Nas regras de pagamento aos altos quadros da administração e aos titulares de
quadros políticos. Na descentralização e nas competências relativas do poder
central e do poder local. A lista é longa, mas a prudência aconselharia a
mudanças graduais, capazes de permitir que se fossem percebendo as
consequências e avaliando o melhor caminho a seguir. Em democracia o
gradualismo, a possibilidade errar e corrigir o erro, não é defeito, é virtude.
Se pensarmos com
frieza, e sem pulsões revolucionárias, é difícil perceber, por exemplo, se
ficaríamos melhor com um regime mais presidencialista ou trocando o sistema
eleitoral proporcional por um maioritário. Onde é que essas mudanças nos
ajudariam a melhorar a qualidade dos quadros políticos? Onde é que elas nos
ajudariam a tornar o país mais governável, no sentido de o fazer mais propenso
a aceitar reformas? Onde é que clarificariam tanto as condições do debate
político como a possibilidade de construir políticas assentes em amplos
consensos?
É que, apesar de
tudo, os sinais de crise e ingovernabilidade até não são tão graves em Portugal
como por vezes se diz, sobretudo quando nos comparamos com o que se está a
passar noutros países europeus, onde o sistema de partidos está à beira da
implosão, onde surgiram populismos e extremismos de todas as cores, onde há
riscos de independentismos e onde os costumes são frequentemente violentos.
Em contrapartida,
quando tentamos perceber porque é tão difícil fazer reformas em Portugal somos
capazes de encontrar razões bem diferentes daquelas que colocamos sob do chapéu
da “mudança de regime”. Um bom exercício é ler o livro que ex-ministro Álvaro
Santos Pereira acaba de publicar, “Reformar sem medo”. Não para procurar os
detalhes da intriga (que também são importantes), não para concordar com todas
as reformas que propôs ou promoveu, mas para procurar perceber como é tão
grande, tão enorme, a dissonância entre o que preenche os espaços de debate
público e o que muitas vezes está em causa na acção governativa. Para perceber
como a ideia de que tudo tem de ser público e “transparente” acaba por criar
uma espécie de pano de cena que separa o que muitas vezes interessa do que são
apenas prestações teatrais para consumo dos media, algo que é verdade no
Parlamento ou na Concertação Social.
Do testemunho de
Álvaro Santos Pereira resultam duas questões que nos deviam preocupar mais do
que imaginar “rupturas”. A primeira, e talvez a mais importante, tem a ver com
a dificuldade em construir não apenas consensos, como em governar em coligação.

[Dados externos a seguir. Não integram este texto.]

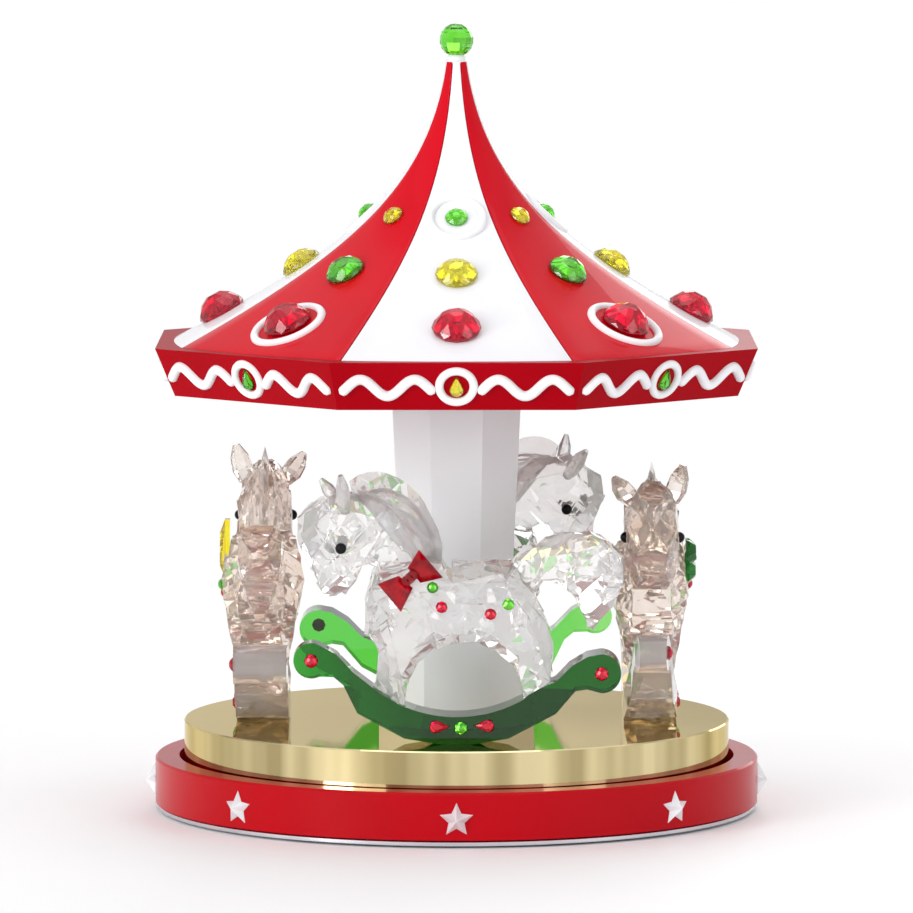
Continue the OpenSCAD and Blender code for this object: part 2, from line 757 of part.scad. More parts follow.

Se o actual governo chegar ao termo do seu mandato, será o primeiro governo de
coligação que vai até ao fim em 40 anos de democracia (e sabe-se como isso
esteve para não acontecer), e esta simples estatística mostra que temos um
problema. Por outro lado, para além de problemas políticos conjunturais, era
importante tentar perceber porque razão os nossos partidos de governo tendem a
ser radicais na oposição e, depois, resultarem demasiado iguais no poder (algo
que foi especialmente evidente nestes anos em que o PS que assinou o memorando
de entendimento se transfigurou em anti-memorando). Isso é corrosivo para a
relação entre eleitos e eleitores.
O outro ponto
importante é o da permeabilidade das nossas instituições ao poder dos lóbis. Lóbis
que tanto podem ser interesses rentistas de grandes empresas, como poderes
sindicais fáticos. A transparência que há a mais na acção política do dia-a-dia
transforma-se aqui em opacidade.
Creio que será
muito mais útil debater este tipo de problemas, e encontrar as boas soluções,
do que falarmos, etérea e perigosamente, de grandes rupturas de regime. Até
porque muitos dos nossos problemas são de cultura política e mediática, pelo
que não desapareceriam de repente apenas por via de uma mudança do número de
círculos eleitorais ou de uma nova lei de segredo de justiça. Não atiremos areia para os nossos próprios olhos.